7 Hraundrangi was associated in Icelandic folk tradition with the outlaw-hero Grettir the Strong and was even known locally in Öxnadalur as "Grettisnúpa" ("Grettir's Crag"; 2Íþs571). Grettir was said to have climbed to its top and left his knife and belt there as proof of the fact, saying that anyone who was able to retrieve them could keep them. ("So far, however, no one has taken him up on this, since no one believes it possible to make the climb" [2Íþs99].) Konrad Maurer was told this story at Steinsstaðir in 1858 by Stefán Jónsson, the second husband of Jónas's older sister Rannveig (IVG222-3; KMÍ154); Jónas himself must have known it from boyhood. It may have influenced his surprising (and brilliant) choice of a knife as one of two climactic symbols in the final strophe of "Journey's End": visualizing the evening star in the sky above Hraundrangi, he also visualizes — perhaps half unconsciously — the knife that hangs at its summit, one as unattainable as the other.

8 See 3E314-7 for Ursin's (and Jónas's) striking imaginative representation of the immense distances between the worlds (knettir) in "heaven's abyss" (himingeimur); see also 3E413-5.
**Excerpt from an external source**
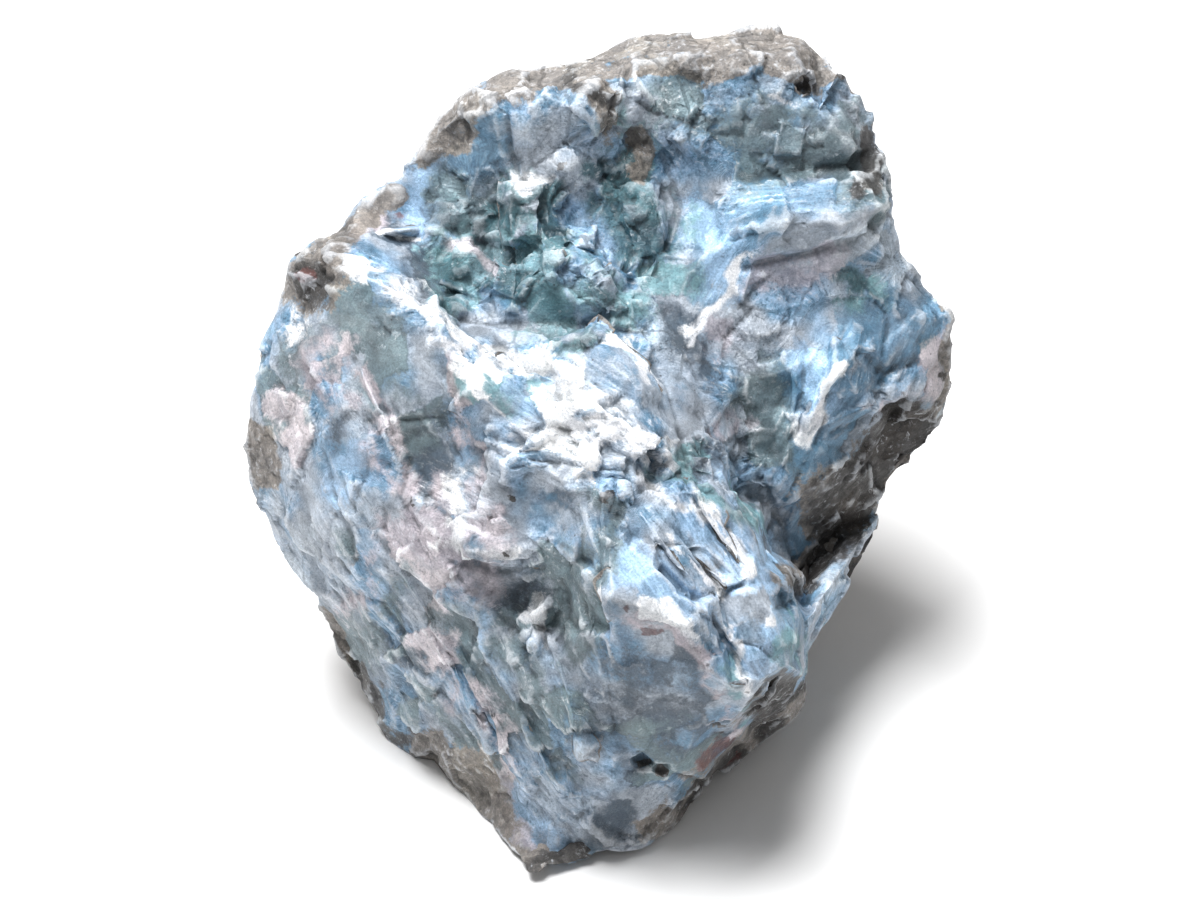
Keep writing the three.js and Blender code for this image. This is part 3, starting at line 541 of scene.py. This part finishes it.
def chips(points, size, metric="DISTANCE"):
    """For each point, its offset from the middle of its chip and a repeatable direction and height."""
    offsets, leans, heights = [], [], []
    for p in points / size:
        place = Vector(p)
        seed = noise.voronoi(place, distance_metric=metric)[1][0]
        offsets.append(place - seed)
        leans.append(noise.cell_vector(seed * 91.7) * 2 - Vector((1, 1, 1)))
        heights.append(noise.cell(seed * 57.3) * 2 - 1)
    return np.array(offsets) * size, np.array(leans), np.array(heights)


def leaning(chip_table, tilt, step):
    """The height of each point on its chip. Chips lean by the tilt and differ in height by the step."""
    offset, lean, height = chip_table
    return np.einsum("ij,ij->i", offset, lean) * tilt + height * step


def fibre_places(points, masks):
    """Places for a noise that draws the fibres: fans that spread, or the fibres of a region."""
    spread, apart, middle = 4.4, 60, 0.2
    offset, _, height = chips(points, FAN_SIZE)
    aims = offset / np.maximum(np.linalg.norm(offset, axis=1), middle)[:, None]
    places = aims * spread + height[:, None] * apart
    for name, line in FIBRE_LINES.items():
        share = smoothstep(masks[name], -0.1, 0.4)[:, None]
        places = places * (1 - share) + stretched(points, line, STREAK_STRETCH) * share
    return places


def refine(bm, fine, coarse):
    """Divides long edges until none is longer than wanted: fine on the side that the viewer sees."""
    towards = Vector(TOWARDS)
    turned_away = -0.12
    for _ in range(MOST_PASSES):
        long_edges = []
        for edge in bm.edges:
            facing = max((face.normal.dot(towards) for face in edge.link_faces), default=1)
            if edge.calc_length() > (fine if facing > turned_away else coarse):
                long_edges.append(edge)
        if not long_edges:
            return
        bmesh.ops.subdivide_edges(bm, edges=long_edges, cuts=1, use_grid_fill=True, use_single_edge=True)
        wide = [face for face in bm.faces if len(face.verts) > 3]
        bmesh.ops.triangulate(bm, faces=wide, quad_method="SHORT_EDGE", ngon_method="EAR_CLIP")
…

9 The suggestion in the poem that something that has happened once has happened forever may be indebted in part to Jónas's reading of Feuerbach:

Im Einmal endet Zahl und Zeit,
Drum ist das Einmal Ewigkeit. (1FFS368)

10 Pantheism is the belief that God and the universe are identical and God is therefore present in all things. A good example of pantheism in Jónas's earlier writings is the cancelled passage of "The Lay of Hulda" in which he describes Eggert Ólafsson's wish "that the world should perceive God and itself in every blade of grass". The pantheistic tendency in Jónas was first recognized — or at least labelled — by Halldór Laxness in his famous essay "Concerning Jónas Hallgrímsson" ("Um Jónas Hallgrímsson" [1929]). Laxness employs the word algyði ("pantheism") and speaks of Jónas's "invocations to a pantheistic God" (ákallanir á panþeiskan guð) (Ab56).

11 See Íslenzk bygging: Brautryðjandastarf Guðjóns Samúelssonar, Texti og ritstjórn: Jónas Jónsson og Benedikt Gröndal ([Reykjavík]: Bókaútgáfa Norðri, [1957]), p. 13.